> **Task to carry out**:
Work out how many lines hold the string "Blender". The answer is a single number, nothing more.

>> BEGIN Records

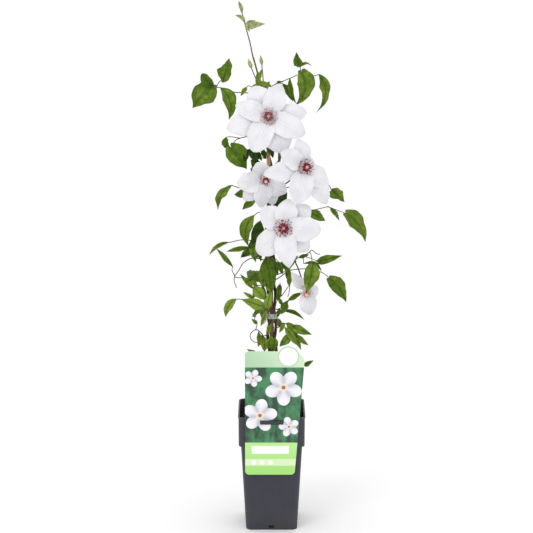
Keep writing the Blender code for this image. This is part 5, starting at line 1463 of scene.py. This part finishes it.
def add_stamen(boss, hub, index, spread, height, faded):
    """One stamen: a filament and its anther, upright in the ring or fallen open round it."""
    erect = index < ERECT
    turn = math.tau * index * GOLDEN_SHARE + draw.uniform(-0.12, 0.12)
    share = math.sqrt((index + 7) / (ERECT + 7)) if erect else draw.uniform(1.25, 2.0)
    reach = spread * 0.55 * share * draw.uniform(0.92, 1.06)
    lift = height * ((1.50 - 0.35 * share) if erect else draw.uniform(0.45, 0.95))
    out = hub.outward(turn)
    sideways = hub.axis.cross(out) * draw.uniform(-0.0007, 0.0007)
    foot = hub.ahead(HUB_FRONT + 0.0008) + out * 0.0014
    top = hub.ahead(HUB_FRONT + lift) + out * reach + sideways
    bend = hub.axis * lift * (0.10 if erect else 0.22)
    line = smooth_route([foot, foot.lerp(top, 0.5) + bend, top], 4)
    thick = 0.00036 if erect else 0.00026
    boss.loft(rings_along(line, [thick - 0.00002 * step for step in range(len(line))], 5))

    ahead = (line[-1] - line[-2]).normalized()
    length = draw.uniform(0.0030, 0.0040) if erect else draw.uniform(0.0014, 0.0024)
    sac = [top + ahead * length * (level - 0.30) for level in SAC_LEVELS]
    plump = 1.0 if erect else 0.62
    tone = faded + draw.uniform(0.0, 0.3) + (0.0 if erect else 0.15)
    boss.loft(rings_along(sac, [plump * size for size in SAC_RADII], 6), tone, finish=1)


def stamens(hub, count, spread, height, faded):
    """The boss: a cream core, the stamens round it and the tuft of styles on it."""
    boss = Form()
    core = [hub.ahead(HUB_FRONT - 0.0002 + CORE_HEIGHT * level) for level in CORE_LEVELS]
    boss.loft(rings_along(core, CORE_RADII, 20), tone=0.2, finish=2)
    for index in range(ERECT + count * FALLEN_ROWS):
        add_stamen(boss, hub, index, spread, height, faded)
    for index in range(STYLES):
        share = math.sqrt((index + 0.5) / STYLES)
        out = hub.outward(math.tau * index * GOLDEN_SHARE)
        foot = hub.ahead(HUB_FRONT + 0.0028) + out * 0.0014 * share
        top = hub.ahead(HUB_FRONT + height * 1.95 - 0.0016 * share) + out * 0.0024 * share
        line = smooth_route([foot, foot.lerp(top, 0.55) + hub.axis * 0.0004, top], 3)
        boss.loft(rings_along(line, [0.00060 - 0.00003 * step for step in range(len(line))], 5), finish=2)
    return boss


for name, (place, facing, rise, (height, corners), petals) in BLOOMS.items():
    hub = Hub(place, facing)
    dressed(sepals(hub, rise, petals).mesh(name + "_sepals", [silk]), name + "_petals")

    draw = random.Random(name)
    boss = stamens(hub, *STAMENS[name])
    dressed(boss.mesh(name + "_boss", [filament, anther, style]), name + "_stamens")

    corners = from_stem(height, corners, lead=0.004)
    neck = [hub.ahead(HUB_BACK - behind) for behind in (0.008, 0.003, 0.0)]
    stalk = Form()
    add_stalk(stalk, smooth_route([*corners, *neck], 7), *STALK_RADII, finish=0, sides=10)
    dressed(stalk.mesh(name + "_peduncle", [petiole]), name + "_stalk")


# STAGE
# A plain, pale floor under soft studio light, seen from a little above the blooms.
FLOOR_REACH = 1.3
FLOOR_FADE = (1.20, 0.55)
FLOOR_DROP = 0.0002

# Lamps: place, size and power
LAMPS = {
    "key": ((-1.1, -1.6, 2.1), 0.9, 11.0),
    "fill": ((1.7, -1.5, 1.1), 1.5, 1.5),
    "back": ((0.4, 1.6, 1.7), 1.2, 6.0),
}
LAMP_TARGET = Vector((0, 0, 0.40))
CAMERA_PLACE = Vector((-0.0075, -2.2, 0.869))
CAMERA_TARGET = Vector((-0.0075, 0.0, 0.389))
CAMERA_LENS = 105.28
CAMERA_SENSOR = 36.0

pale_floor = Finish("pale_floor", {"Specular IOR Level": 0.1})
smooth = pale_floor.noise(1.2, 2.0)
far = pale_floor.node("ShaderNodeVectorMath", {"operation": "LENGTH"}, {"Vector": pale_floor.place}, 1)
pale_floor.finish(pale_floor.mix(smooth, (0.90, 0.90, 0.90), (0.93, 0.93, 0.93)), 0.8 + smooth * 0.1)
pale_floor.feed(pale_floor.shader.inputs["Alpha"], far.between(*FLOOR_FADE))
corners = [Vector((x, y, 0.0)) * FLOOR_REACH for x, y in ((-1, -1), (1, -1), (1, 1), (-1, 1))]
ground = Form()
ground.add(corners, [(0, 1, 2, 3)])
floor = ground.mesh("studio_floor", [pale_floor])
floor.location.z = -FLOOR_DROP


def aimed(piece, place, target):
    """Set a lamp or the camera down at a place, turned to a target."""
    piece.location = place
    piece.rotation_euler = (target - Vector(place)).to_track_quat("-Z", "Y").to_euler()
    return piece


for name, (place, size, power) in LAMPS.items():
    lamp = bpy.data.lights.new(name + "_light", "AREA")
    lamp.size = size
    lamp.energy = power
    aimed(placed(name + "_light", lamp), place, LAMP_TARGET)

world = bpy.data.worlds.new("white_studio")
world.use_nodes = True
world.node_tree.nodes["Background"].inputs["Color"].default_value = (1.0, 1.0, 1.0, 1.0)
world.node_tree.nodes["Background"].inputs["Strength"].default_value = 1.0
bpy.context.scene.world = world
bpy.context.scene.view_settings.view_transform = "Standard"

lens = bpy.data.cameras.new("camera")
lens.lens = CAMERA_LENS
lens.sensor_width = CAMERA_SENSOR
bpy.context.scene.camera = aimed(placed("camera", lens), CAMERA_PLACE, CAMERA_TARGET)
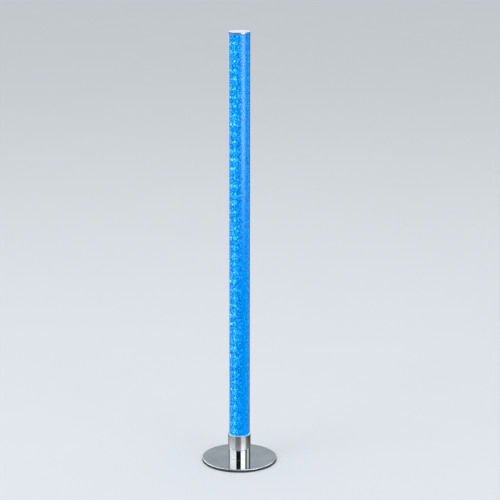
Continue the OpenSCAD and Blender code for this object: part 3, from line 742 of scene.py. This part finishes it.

>> END Records

> **Answer below**:
2